As Michael Oren wrote a few years ago,
“A nuclear-armed Iran creates not one but several existential threats. The most manifest emanates from Iran’s routinely declared desire to ‘wipe Israel off the map,’ and from the fact that cold war calculi of nuclear deterrence through mutually assured destruction may not apply to Islamist radicals eager for martyrdom. Some Israeli experts predict that the Iranian leadership would be willing to sacrifice 50 percent of their countrymen in order to eradicate Israel.”
This traditionally Islamic triumphalist goal has determined Iran’s behavior for the last four decades.

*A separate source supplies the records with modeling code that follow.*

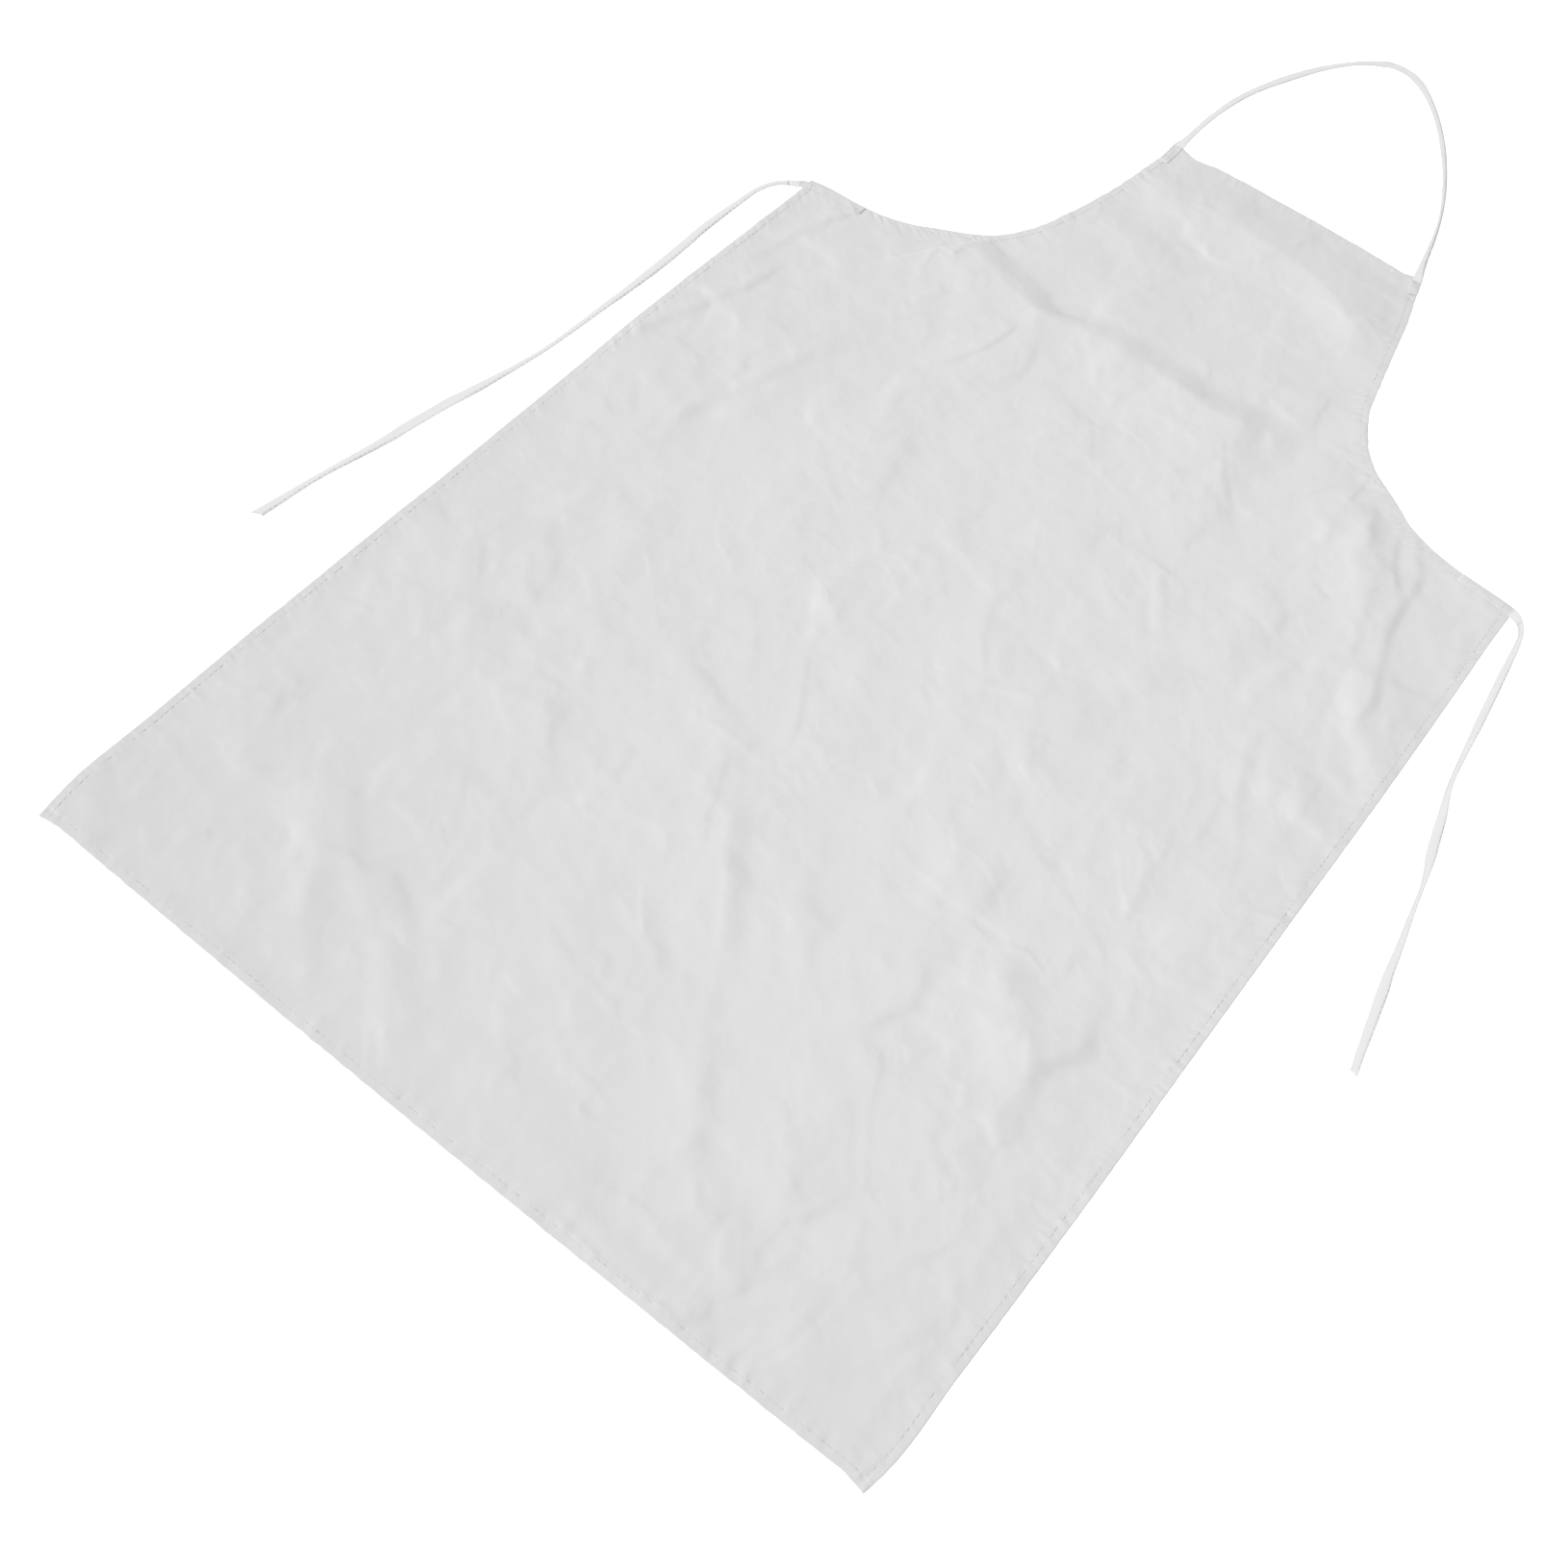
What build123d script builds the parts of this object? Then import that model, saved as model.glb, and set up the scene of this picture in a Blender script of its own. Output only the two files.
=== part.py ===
"""Butcher apron in thin coated fabric, lying flat with its front face up.

One cut panel with a narrow double-turned hem on every edge, a neck strap sewn to the two bib corners and
two waist ties sewn along the shoulder hems. All seams are lockstitch: a needle thread on the front and a
bobbin thread on the back, both pulled into the cloth.

Millimetres. +Y runs from the skirt to the bib, +Z out of the front face, +X to the right when the front is
seen with the bib at the top. Origin: midway between the two waist corners, on the plane the back rests on.

The panel is one sheet of cloth. It is held here as three sections that meet at two fold lines, so that the
bib can fold down over the skirt and the skirt can fold up over itself.
"""

from build123d import *

import os

import numpy as np

# ---------------------------------------------------------------- panel dimensions
skirt_half_w = 350.0  # half the width of the skirt
skirt_len = 850.0  # waist corners down to the bottom edge
bib_top_half_w = 130.0  # half the width of the bib's top edge
bib_len = 270.0  # waist corners up to the bib's top edge

sheet_t = 0.30  # one layer of coated cloth
hem_w = 8.0  # finished width of the turned hem
hem_t = 3 * sheet_t  # the edge is turned twice, so three layers

seam_inset = 6.5  # stitch line in from the finished edge
seam_gap = 0.3  # seams end just short of each other
thread_w = 0.50  # pressed width of a thread
thread_t = 0.20  # how deep it sinks into the cloth
play = 0.02  # room between a thread and its channel

bib_fold_y = 22.0  # the bib folds down about this line
skirt_fold_y = -590.0  # the lower skirt folds up about this line
fold_gap = 1.0  # split in the sheet at a fold line
below_bib_fold, above_bib_fold = bib_fold_y - fold_gap / 2, bib_fold_y + fold_gap / 2
below_skirt_fold, above_skirt_fold = skirt_fold_y - fold_gap / 2, skirt_fold_y + fold_gap / 2

# ---------------------------------------------------------------- strap dimensions
strap_w = 9.0  # neck strap and waist ties: a folded strip of the panel cloth
strap_t = 0.85
strap_top_z = hem_t + strap_t  # top of a strap end sewn on a hem
strap_seam_off = 3.0  # the strip's closing seam, to the left of its centre line
strap_thread_t = 0.15
side_gap = 1.0  # split in a strap at the panel's edge
strap_lap = 3.0  # free straps are drawn this far over the panel, then trimmed

neck_end_len = 25.0  # length of the neck strap sewn on each bib corner
neck_end_depth = strap_w / 2  # its centre line, in from the armhole edge
waist_end_len = 45.0  # length of a waist tie sewn along the shoulder hem
waist_end_depth = strap_w / 2 + 0.3  # its centre line, in from the shoulder edge
waist_end_overrun = 2.0  # drawn this far past the side edge, then trimmed

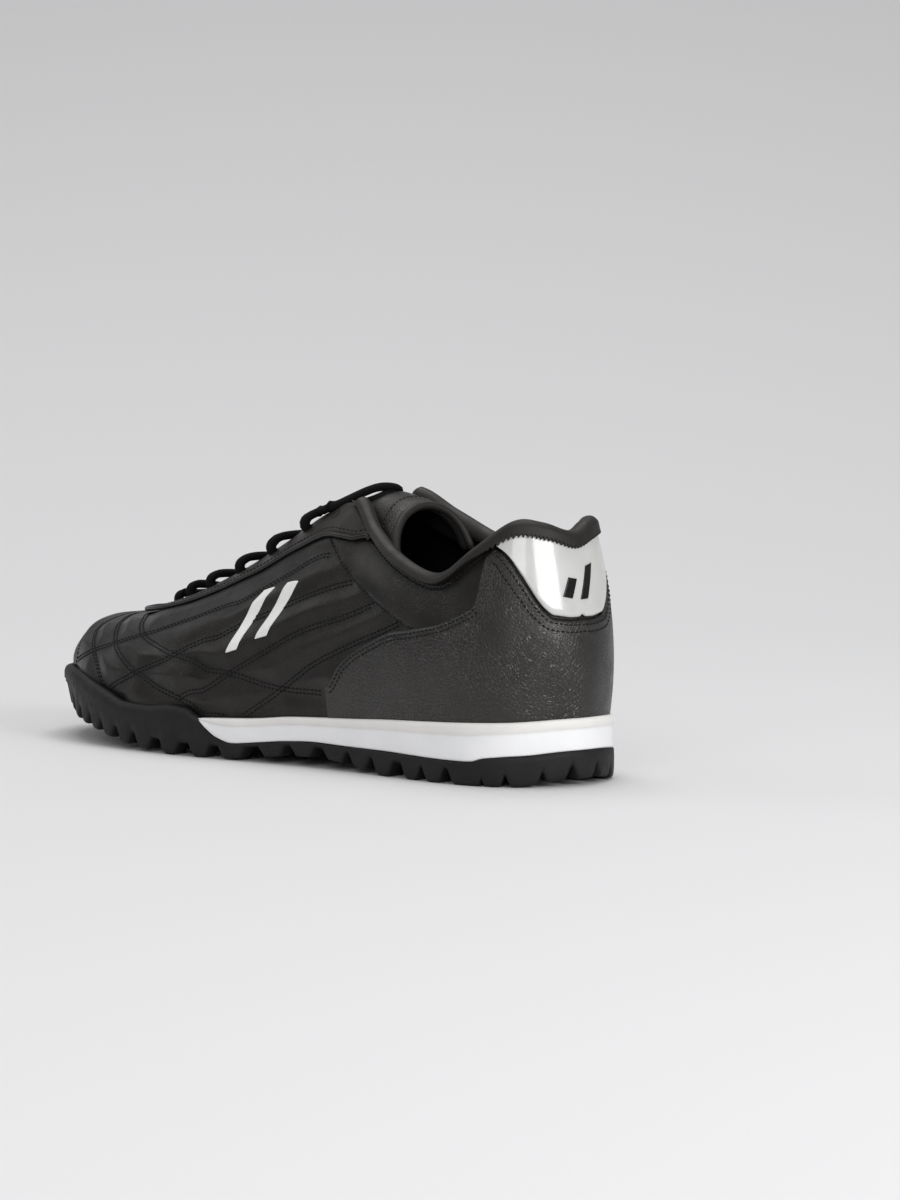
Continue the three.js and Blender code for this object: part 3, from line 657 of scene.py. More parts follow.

It explains their support of numerous terrorist groups, their genocidal intentions towards Israel, and their relentless pursuit of nuclear weapons, which would reorder the whole region to Iran’s benefit and mark a giant step towards Iranian global dominance. Lacking for now the military force necessary to reach that end, the mullahs have manipulated the negotiating process and exploited the West’s failure of civilizational nerve to make incremental advances. In this they are following the North Koreans, who for decades–– under both Democratic and Republican presidents–– brilliantly played the game of negotiation, “agreed frameworks,” “moratoriums,” Western concessions, and broken promises, until the day it announced it possessed nuclear weapons.
Obama will deserve obloquy if Iran gets the bomb. But let’s not forget the bad ideas that will have facilitated his failure. We can change administrations with our vote. But ideas that have long permeated the minds of millions, especially those entrusted with making a foreign policy that keeps us safe and advances our interests, are not so easily discarded.